● THE PROBLEM
Report every line below that holds the word "caption".

-=-=-

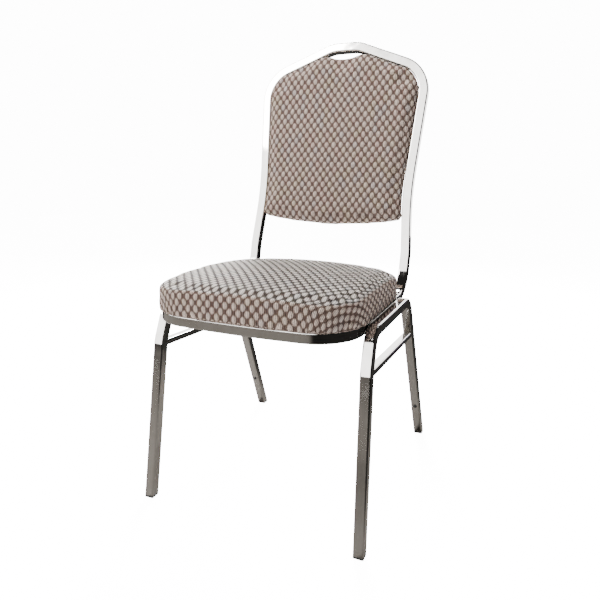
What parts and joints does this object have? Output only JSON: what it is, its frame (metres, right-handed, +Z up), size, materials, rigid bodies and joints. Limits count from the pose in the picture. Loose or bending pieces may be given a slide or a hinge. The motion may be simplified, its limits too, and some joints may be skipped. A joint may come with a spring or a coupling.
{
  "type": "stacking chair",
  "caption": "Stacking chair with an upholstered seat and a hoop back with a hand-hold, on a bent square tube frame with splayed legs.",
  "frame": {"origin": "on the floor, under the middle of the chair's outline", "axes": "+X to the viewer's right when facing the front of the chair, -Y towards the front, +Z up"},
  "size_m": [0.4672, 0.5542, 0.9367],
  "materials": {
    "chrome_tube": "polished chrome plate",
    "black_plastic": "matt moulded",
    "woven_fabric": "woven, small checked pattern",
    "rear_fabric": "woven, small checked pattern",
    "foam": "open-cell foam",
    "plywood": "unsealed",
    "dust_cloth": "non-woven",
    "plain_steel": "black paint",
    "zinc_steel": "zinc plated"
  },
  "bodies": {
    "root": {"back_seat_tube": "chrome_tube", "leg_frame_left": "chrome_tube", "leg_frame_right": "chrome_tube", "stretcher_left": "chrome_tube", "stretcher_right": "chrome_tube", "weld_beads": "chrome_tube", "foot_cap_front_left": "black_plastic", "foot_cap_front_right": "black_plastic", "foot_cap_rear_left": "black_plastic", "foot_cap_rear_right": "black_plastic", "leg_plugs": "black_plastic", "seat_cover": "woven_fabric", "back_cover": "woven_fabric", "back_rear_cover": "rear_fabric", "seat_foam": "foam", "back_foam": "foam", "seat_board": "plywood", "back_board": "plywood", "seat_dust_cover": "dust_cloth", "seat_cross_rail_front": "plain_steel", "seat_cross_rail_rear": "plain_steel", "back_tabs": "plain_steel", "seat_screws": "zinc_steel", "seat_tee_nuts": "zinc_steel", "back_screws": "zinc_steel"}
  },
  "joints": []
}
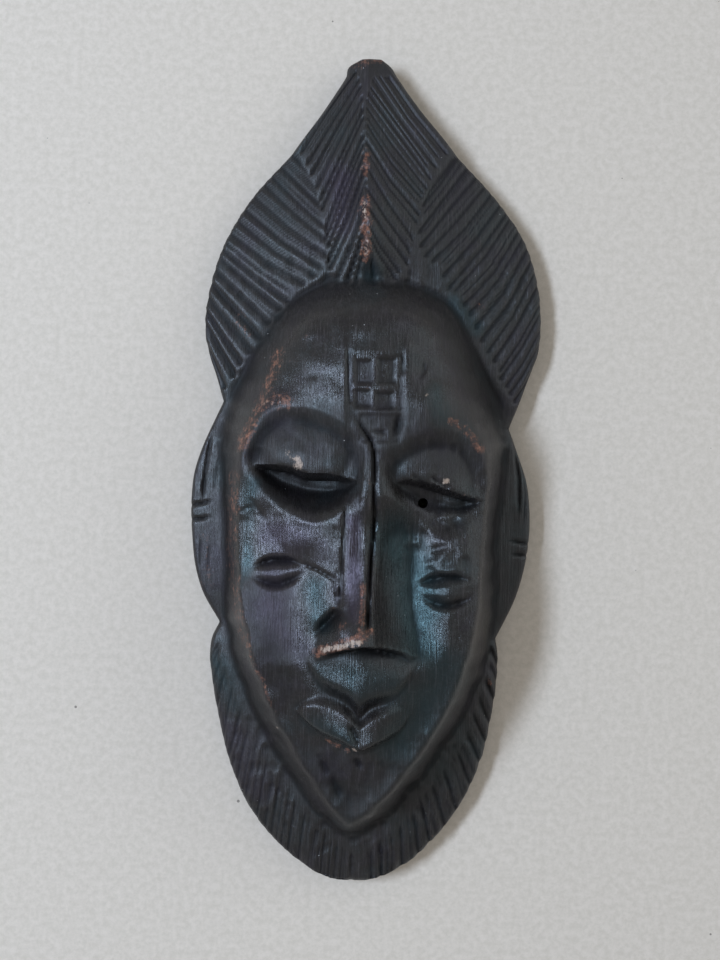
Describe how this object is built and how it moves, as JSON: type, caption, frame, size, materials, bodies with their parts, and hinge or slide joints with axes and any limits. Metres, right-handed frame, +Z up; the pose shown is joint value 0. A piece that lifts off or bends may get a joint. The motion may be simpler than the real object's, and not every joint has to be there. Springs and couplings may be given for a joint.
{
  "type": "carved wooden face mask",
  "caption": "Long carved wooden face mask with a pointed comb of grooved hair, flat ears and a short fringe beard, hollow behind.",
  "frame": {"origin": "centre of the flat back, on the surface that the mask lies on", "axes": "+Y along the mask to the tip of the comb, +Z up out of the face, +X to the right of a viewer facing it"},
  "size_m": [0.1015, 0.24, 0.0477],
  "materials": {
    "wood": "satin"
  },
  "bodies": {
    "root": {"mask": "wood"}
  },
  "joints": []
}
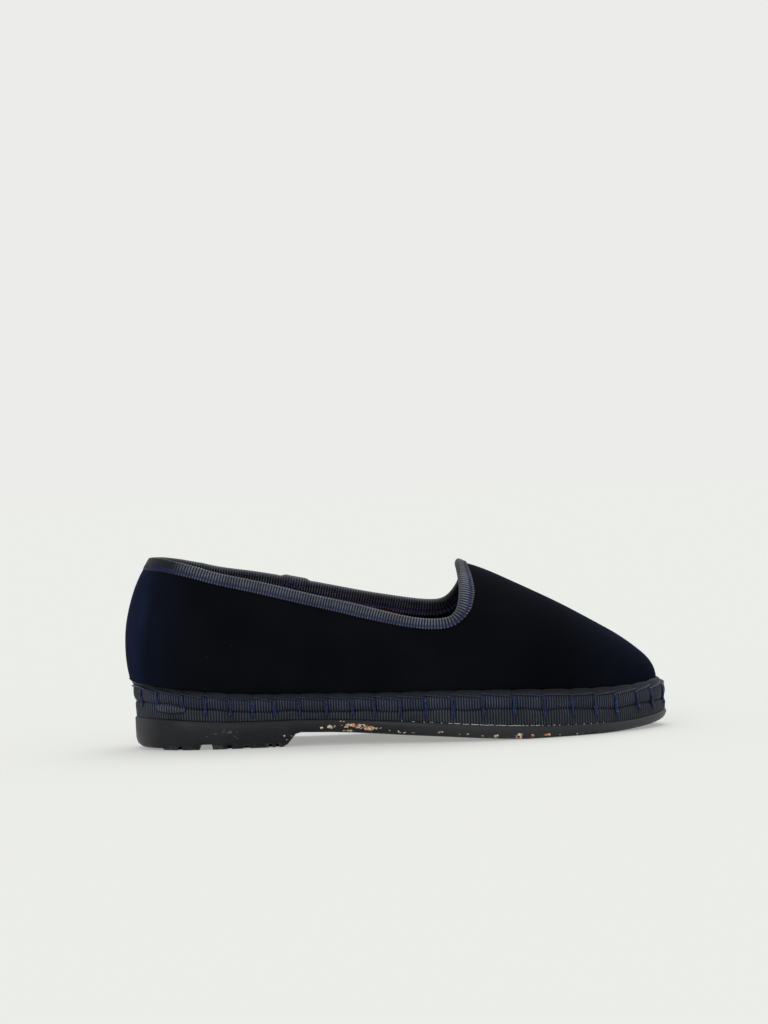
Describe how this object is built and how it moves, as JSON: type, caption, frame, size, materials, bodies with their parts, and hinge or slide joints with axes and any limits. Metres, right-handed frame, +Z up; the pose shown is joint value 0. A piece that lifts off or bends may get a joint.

-=-=-

● OUTPUT FOR THIS EXERCISE
  "caption": "Stacking chair with an upholstered seat and a hoop back with a hand-hold, on a bent square tube frame with splayed legs.",
Describe how this object is built and how it moves, as JSON: type, caption, frame, size, materials, bodies with their parts, and hinge or slide joints with axes and any limits. Metres, right-handed frame, +Z up; the pose shown is joint value 0. A piece that lifts off or bends may get a joint. The motion may be simpler than the real object's, and not every joint has to be there. Springs and couplings may be given for a joint.
  "caption": "Long carved wooden face mask with a pointed comb of grooved hair, flat ears and a short fringe beard, hollow behind.",
Describe how this object is built and how it moves, as JSON: type, caption, frame, size, materials, bodies with their parts, and hinge or slide joints with axes and any limits. Metres, right-handed frame, +Z up; the pose shown is joint value 0. A piece that lifts off or bends may get a joint.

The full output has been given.